(Exercise directions): Repeat every record below exactly as it appears.

(Input data):
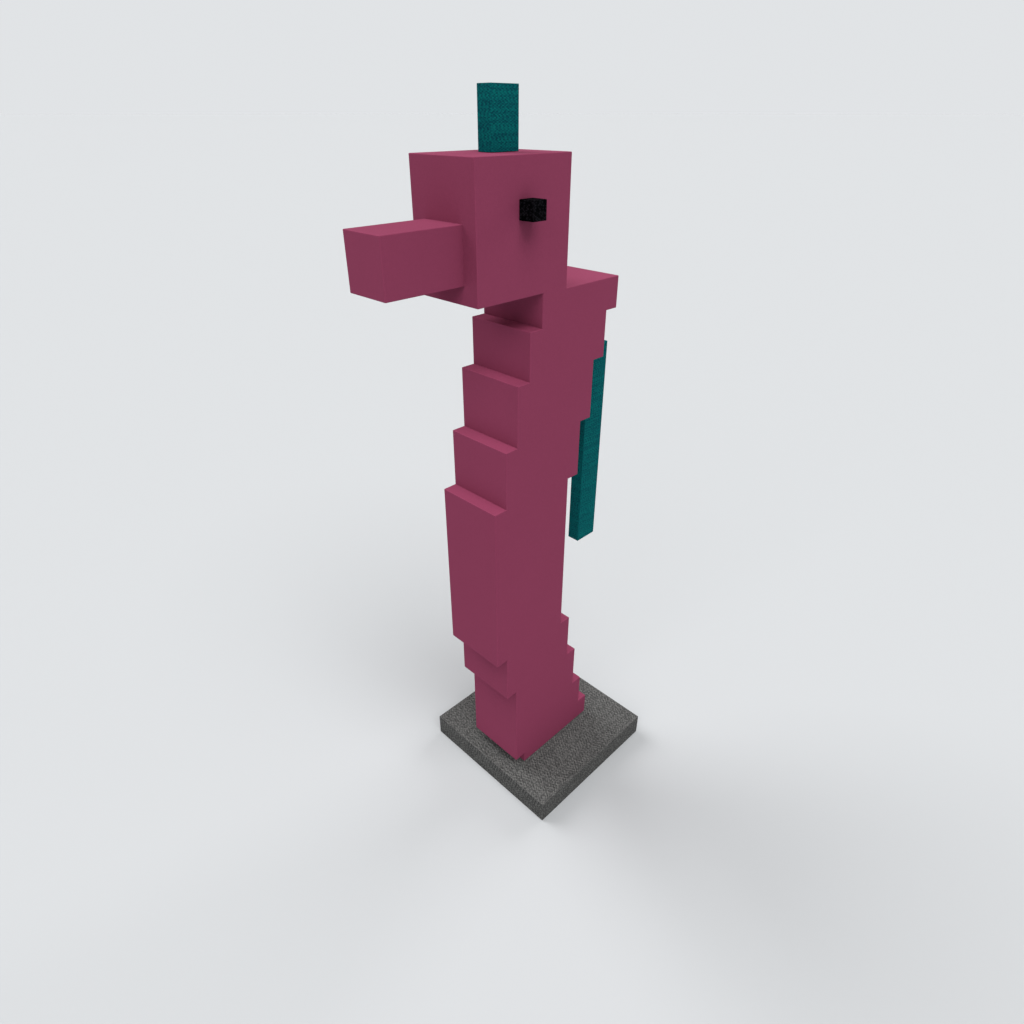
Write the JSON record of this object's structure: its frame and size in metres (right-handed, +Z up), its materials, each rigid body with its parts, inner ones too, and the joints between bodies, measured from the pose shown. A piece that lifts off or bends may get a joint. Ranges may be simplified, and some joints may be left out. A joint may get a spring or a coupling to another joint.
{
  "type": "seahorse statue",
  "caption": "Standing seahorse statue in square-cut steps, with a long square snout, crest, block eyes and a back fin, on a low square slab.",
  "frame": {"origin": "centre of the base slab's underside", "axes": "+Z up, the seahorse looks along -Y, +X is its left side and X = 0 is its plane of symmetry"},
  "size_m": [0.26, 0.4, 1.0206],
  "materials": {
    "pink_stone": "matte",
    "teal_stone": "matte",
    "charcoal_stone": "matte",
    "black_stone": "matte"
  },
  "bodies": {
    "root": {"base_slab": "charcoal_stone", "body": "pink_stone", "crest": "teal_stone", "dorsal_fin": "teal_stone", "eye_left": "black_stone", "eye_right": "black_stone"}
  },
  "joints": []
}
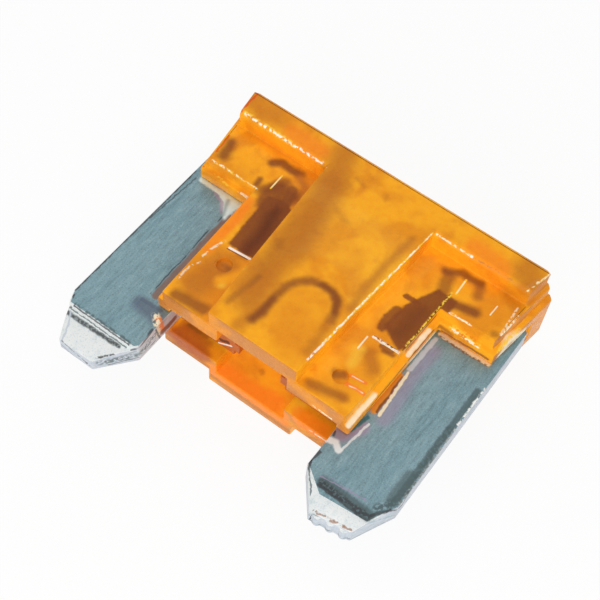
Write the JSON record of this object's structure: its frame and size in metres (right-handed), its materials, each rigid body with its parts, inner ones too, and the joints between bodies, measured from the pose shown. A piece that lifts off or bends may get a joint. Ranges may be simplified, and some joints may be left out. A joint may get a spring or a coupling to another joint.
{
  "type": "automotive blade fuse",
  "caption": "Low-profile mini blade fuse: T-shaped translucent amber housing moulded round a stamped zinc element with two coined blades.",
  "frame": {"origin": "centre of the base of the bounding box, with the fuse lying on its back", "axes": "+X across the two blades, +Y from the blade tips to the head top, +Z out of the front face"},
  "size_m": [0.011, 0.0094, 0.0038],
  "materials": {
    "amber_plastic": "gloss, translucent amber",
    "zinc": "rolled zinc alloy with lengthwise streaks"
  },
  "bodies": {
    "root": {"housing": "amber_plastic", "fuse_element": "zinc"}
  },
  "joints": []
}
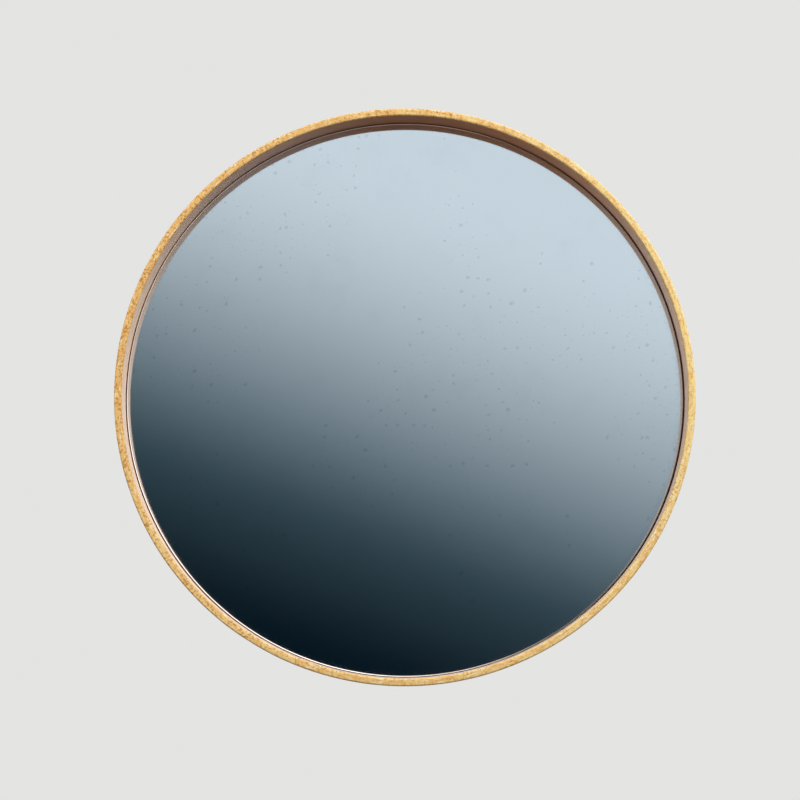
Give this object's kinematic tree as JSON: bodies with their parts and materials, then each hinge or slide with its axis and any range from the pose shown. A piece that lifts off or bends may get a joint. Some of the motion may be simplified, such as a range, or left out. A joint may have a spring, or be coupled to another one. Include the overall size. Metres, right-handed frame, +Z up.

(Complete output):
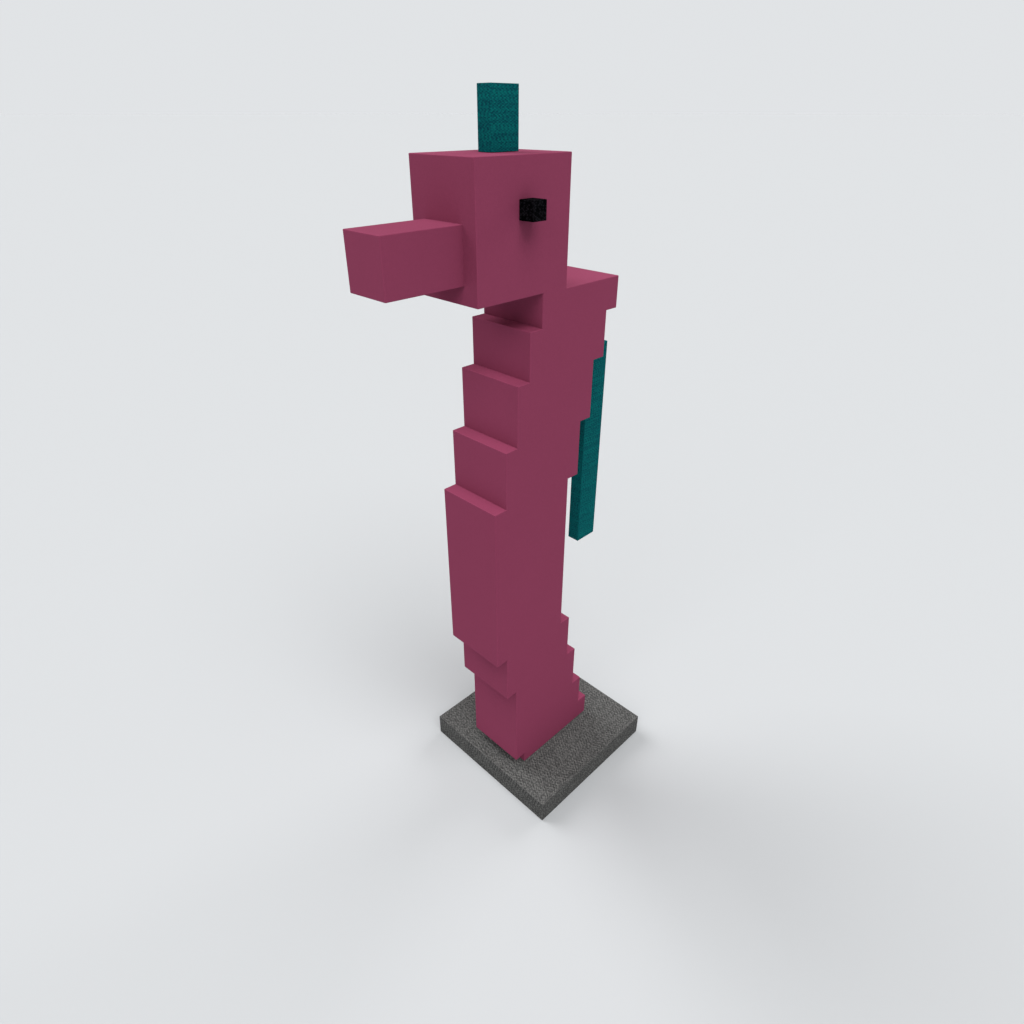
Write the JSON record of this object's structure: its frame and size in metres (right-handed, +Z up), its materials, each rigid body with its parts, inner ones too, and the joints between bodies, measured from the pose shown. A piece that lifts off or bends may get a joint. Ranges may be simplified, and some joints may be left out. A joint may get a spring or a coupling to another joint.
{
  "type": "seahorse statue",
  "caption": "Standing seahorse statue in square-cut steps, with a long square snout, crest, block eyes and a back fin, on a low square slab.",
  "frame": {"origin": "centre of the base slab's underside", "axes": "+Z up, the seahorse looks along -Y, +X is its left side and X = 0 is its plane of symmetry"},
  "size_m": [0.26, 0.4, 1.0206],
  "materials": {
    "pink_stone": "matte",
    "teal_stone": "matte",
    "charcoal_stone": "matte",
    "black_stone": "matte"
  },
  "bodies": {
    "root": {"base_slab": "charcoal_stone", "body": "pink_stone", "crest": "teal_stone", "dorsal_fin": "teal_stone", "eye_left": "black_stone", "eye_right": "black_stone"}
  },
  "joints": []
}
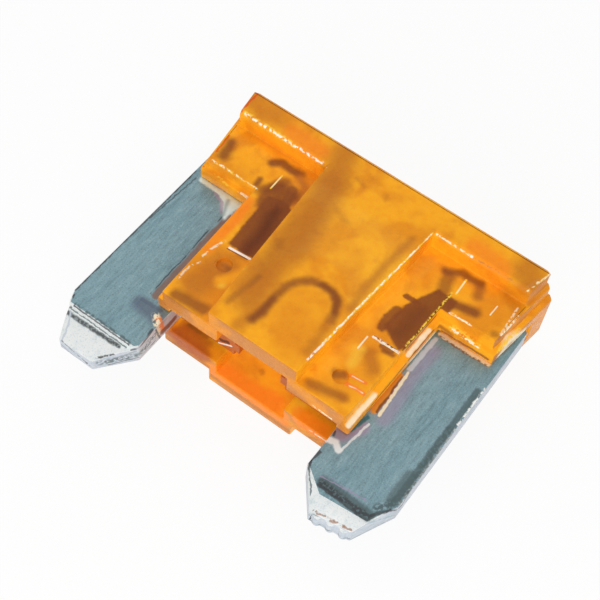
Write the JSON record of this object's structure: its frame and size in metres (right-handed), its materials, each rigid body with its parts, inner ones too, and the joints between bodies, measured from the pose shown. A piece that lifts off or bends may get a joint. Ranges may be simplified, and some joints may be left out. A joint may get a spring or a coupling to another joint.
{
  "type": "automotive blade fuse",
  "caption": "Low-profile mini blade fuse: T-shaped translucent amber housing moulded round a stamped zinc element with two coined blades.",
  "frame": {"origin": "centre of the base of the bounding box, with the fuse lying on its back", "axes": "+X across the two blades, +Y from the blade tips to the head top, +Z out of the front face"},
  "size_m": [0.011, 0.0094, 0.0038],
  "materials": {
    "amber_plastic": "gloss, translucent amber",
    "zinc": "rolled zinc alloy with lengthwise streaks"
  },
  "bodies": {
    "root": {"housing": "amber_plastic", "fuse_element": "zinc"}
  },
  "joints": []
}
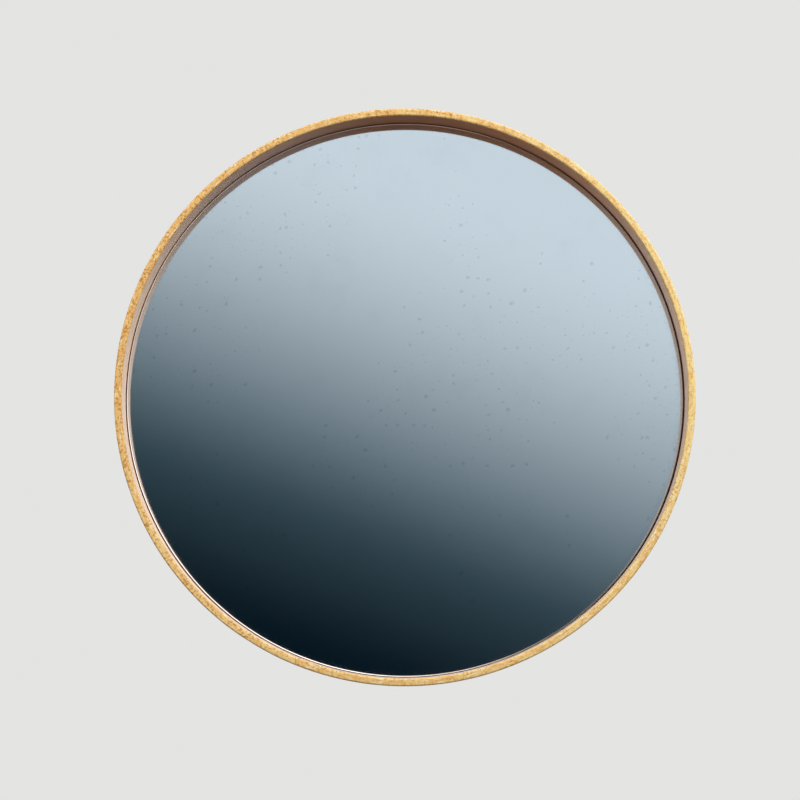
Give this object's kinematic tree as JSON: bodies with their parts and materials, then each hinge or slide with its axis and any range from the pose shown. A piece that lifts off or bends may get a joint. Some of the motion may be simplified, such as a range, or left out. A joint may have a spring, or be coupled to another one. Include the overall size. Metres, right-handed frame, +Z up.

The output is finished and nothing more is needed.